[start Exercise materials]

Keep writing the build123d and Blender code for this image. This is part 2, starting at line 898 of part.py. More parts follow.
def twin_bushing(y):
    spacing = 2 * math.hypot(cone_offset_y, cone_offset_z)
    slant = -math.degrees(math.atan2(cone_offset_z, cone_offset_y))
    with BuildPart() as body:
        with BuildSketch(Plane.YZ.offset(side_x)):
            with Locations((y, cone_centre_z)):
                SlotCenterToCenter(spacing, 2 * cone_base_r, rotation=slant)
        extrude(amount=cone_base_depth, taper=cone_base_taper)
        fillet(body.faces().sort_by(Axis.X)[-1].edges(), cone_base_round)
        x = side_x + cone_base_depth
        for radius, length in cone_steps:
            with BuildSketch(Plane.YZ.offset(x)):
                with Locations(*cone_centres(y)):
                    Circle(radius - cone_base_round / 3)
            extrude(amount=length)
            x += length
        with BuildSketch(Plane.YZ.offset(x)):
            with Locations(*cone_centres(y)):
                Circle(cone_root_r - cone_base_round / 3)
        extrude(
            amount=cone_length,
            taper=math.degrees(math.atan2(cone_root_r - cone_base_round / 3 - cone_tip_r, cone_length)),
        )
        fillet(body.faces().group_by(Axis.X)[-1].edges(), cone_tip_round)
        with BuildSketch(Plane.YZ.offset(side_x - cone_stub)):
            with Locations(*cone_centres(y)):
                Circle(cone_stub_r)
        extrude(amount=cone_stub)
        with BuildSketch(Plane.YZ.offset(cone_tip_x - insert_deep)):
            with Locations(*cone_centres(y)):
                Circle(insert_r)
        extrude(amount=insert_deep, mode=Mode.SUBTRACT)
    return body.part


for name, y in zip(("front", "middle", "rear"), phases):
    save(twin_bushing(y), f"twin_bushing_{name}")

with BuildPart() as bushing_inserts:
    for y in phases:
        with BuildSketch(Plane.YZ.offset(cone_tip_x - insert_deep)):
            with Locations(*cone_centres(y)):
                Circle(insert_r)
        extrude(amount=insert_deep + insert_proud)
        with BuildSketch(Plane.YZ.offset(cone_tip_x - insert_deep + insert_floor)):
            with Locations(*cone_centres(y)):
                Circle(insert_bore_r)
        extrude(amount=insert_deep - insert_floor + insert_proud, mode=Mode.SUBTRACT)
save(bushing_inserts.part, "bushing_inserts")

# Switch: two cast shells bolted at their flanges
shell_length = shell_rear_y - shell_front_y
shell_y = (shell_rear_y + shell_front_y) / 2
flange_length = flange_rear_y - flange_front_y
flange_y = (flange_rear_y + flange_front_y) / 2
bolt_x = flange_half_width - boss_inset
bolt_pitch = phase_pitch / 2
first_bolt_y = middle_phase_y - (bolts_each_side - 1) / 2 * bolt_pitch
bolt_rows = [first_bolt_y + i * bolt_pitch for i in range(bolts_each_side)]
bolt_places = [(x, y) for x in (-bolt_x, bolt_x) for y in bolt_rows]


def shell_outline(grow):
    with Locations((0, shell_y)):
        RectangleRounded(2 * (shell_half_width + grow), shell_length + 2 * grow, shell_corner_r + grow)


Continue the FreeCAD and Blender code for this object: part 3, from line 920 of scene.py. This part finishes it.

[end Exercise materials]

• **What is being asked**
Search the data above for lines holding "this" and copy each of them.

• **Output below**
Keep writing the build123d and Blender code for this image. This is part 2, starting at line 898 of part.py. More parts follow.
Continue the FreeCAD and Blender code for this object: part 3, from line 920 of scene.py. This part finishes it.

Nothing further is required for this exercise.